Plumbing Valves As Heavy Duty Analog Inputs

Input devices that can handle rough and tumble environments aren’t nearly as varied as their more fragile siblings. [Alastair Aitchison] has devised a brilliant way of detecting inputs from plumbing valves that opens up another option. (YouTube) [via Arduino Blog]

While [Aitchison] could’ve run the plumbing valves with water inside and detected flow, he decided the more elegant solution would be to use photosensors and an LED to simplify the system. This avoids the added cost of a pump and flow sensors as well as the questionable proposition of mixing electronics and water. By analyzing the change in light intensity as the valve closes or opens, you can take input for a range of values or set a threshold for an on/off condition.

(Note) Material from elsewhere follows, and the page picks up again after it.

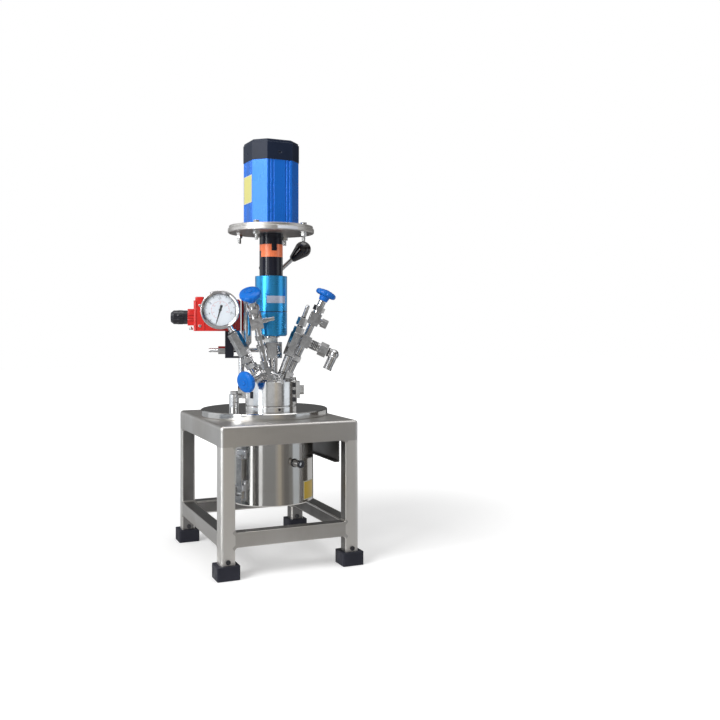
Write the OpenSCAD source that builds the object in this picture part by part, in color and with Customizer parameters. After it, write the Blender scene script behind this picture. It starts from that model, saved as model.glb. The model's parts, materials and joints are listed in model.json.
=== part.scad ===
// Bench bioreactor: a stirred, heated, closed vessel on a square-tube stand.
// Millimetres, +Z up. Origin on the floor, at the centre of the stand.

/* [Stand] */
// Width over the legs
stand_w = 248; // [230:1:280]
// Depth over the legs
stand_d = 306; // [290:1:340]
// Height of the stand's top surface
stand_h = 253; // [240:1:300]
// Side of the square tube
tube = 25; // [22:1:30]
// Wall of the square tube
tube_wall = 2; // [1.5:0.5:3]
// Height of the closed top frame
top_frame_h = 35; // [30:1:45]
// Thickness of the top sheet
top_sheet = 4; // [3:0.5:6]
// Height of the bottom rails' underside
bottom_rail_z = 51; // [40:1:80]
// Side of a foot block
foot_side = 39; // [34:1:46]
// Height of a foot block
foot_h = 23; // [16:1:30]
// Radius of the base disc
disc_r = 117.5; // [115:0.5:120]
// Thickness of the base disc
disc_t = 12; // [10:0.5:16]
// Sideways place of the base disc
disc_x = 3; // [0:0.5:5]
// Depth place of the base disc
disc_y = 8; // [5:0.5:12]

/* [Fasteners] */
// Head radius of the small screws
screw_head_r = 4; // [3.5:0.1:4.5]
// Head height of the small screws
screw_head_h = 2.4; // [2:0.1:3]
// Shank radius of the small screws
screw_r = 2; // [1.5:0.1:2.5]
// Shank length of the small screws
screw_l = 12; // [11:0.5:14]

/* [Vessel] */
// Sideways place of the stirring axis
axis_x = -2; // [-6:0.5:4]
// Depth place of the stirring axis
axis_y = -46.5; // [-50:0.5:-44]
// Turn of the head and its fittings about the axis
fit_turn = -18; // [-24:1:-12]
// Outer radius of the vessel
vessel_r = 40; // [38:0.5:41]
// Wall of the vessel
vessel_wall = 8; // [6:0.5:10]
// Depth of the vessel below its collar
vessel_depth = 140; // [130:1:145]
// Radius of the collar and the split ring
ring_r = 46.5; // [45:0.5:50]
// Height of the vessel's collar
collar_h = 11; // [9:0.5:14]
// Height of the split ring
ring_h = 44; // [42:0.5:46]
// Gap between the two halves of the ring
ring_gap = 1; // [0.6:0.1:2]
// Rise of the head above the ring
head_rise = 2; // [1:0.5:4]

/* [Heater] */
// Outer radius of the heater jacket
heater_r = 76; // [74:0.5:78]
// Height of the heater's underside
heater_z = 106; // [100:1:112]
// Sheet thickness of the heater jacket
heater_sheet = 1.5; // [1:0.1:2.5]
// Height of the lower shell of the heater
pan_h = 42; // [36:1:48]

/* [Magnetic drive] */
// Across-corner radius of the drive nut
nut_r = 19.6; // [18:0.2:22]
// Radius of the drive housing
drive_r = 28.8; // [27:0.2:30]
// Height of the drive housing
drive_h = 108; // [104:1:116]
// Radius of the two coupling hubs
hub_r = 21; // [20:0.5:23]
// Height of a coupling hub's plain part
hub_h = 33; // [30:0.5:36]
// Height of the coupling's jaw zone
jaw_h = 23; // [20:0.5:26]

/* [Motor] */
// Radius of the motor plate
plate_r = 77.5; // [74:0.5:80]
// Thickness of the motor plate
plate_t = 8; // [7:0.5:10]
// Side of the square motor body
motor_side = 88; // [84:1:90]
// Height of the motor body
motor_h = 114; // [100:0.5:125]
// Height of the motor's end cap
cap_h = 36; // [32:0.5:44]
// Turn of the motor about the axis
motor_turn = 2; // [0:1:8]
// Radius of the column behind the drive
column_r = 12.5; // [11:0.5:13]
// Distance from the stirring axis to the column
column_back = 63; // [62:0.5:66]
// Lift of the motor on its column
motor_lift = 50; // [30:1:55]

/* [Fittings] */
// Radius of the gauge case
gauge_r = 34; // [32:0.5:36]
// Lean of the gauge branch
gauge_lean = -28.6; // [-31:0.2:-27]
// Lean of the vent valve branch
vent_lean = 25; // [24:0.5:27]
// Lean of the thermowell
well_lean = 21; // [19:0.5:22]
// Radius of a valve handwheel
wheel_r = 19.3; // [18:0.1:20.5]
// Length of the coil box
coil_l = 83; // [78:1:86]
// Height of the coil box
coil_h = 55; // [50:1:58]
// Depth of the coil box
coil_d = 44; // [38:1:48]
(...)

[Aitchison] designed these for an escape room, but we can see them being great for museums, amusement parks, or even for (train) simulators. He says one of the main reasons he picked plumbing valves was for their aesthetics. Industrial switches and arcade buttons have their place, but certainly aren’t the best fit in some situations, especially if you’re going for a period feel. Plus, since the sensor itself doesn’t have any moving parts, these analog inputs will be easy to repair should anything happen to the valve itself.

If you’re looking for more unusual inputs, check out the winners of our Odd Inputs and Peculiar Peripherals contest or this typewriter that runs Linux.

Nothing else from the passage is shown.